Cloud Busting
- Author: Malorie Blackman
- Language: British English
- Genre: Children's
- Publisher: Doubleday
- Publication date: 2 September 2004
- Publication place: United Kingdom
- Pages: 146 pp
- ISBN: 978-0-385-60796-4
- OCLC: 56642254
- LC Class: PZ7.B532337 Clo 2004

= Cloud Busting =

2004 children's book by Malorie Blackman

Cloud Busting is a 2004 children's novel by Malorie Blackman. It is written in verse, with each chapter using a different type of poetry.

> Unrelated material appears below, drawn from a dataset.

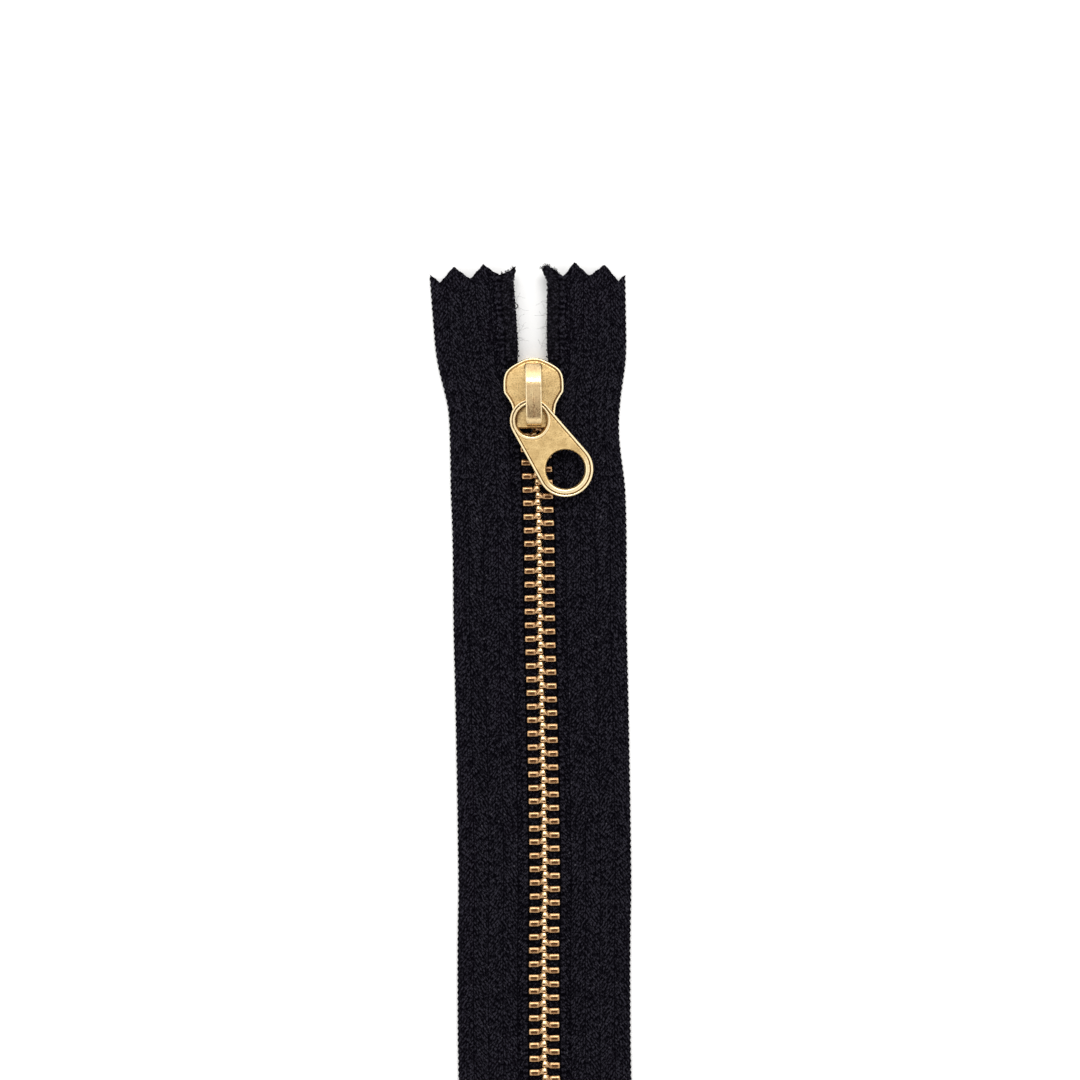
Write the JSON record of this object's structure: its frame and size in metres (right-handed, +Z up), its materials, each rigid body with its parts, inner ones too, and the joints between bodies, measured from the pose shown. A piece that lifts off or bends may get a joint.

The novel won the Nestlé Children's Book Prize Silver Award and was longlisted for the Carnegie Medal.

==Plot==
Mr Mackie, the teacher, assigns the homework to the class: to write a poem. Sam wants to write his poem about Davey. Alex, his ex-best friend, mocks him for doing so. Sam quotes:
"I want to write my poem about Davey.
Because now he's gone
And I can't get him out of my head!"

Davey, or 'Fizzy Feet', is a new boy. Everyone hates him. He has holes in his jumper, and strange ideas fill his mind. Sam, the school bully, makes fun of him. He dislikes Davey at least as much as everyone else until Davey saves his life by pulling him from in front of a speeding vehicle. The two soon become friends.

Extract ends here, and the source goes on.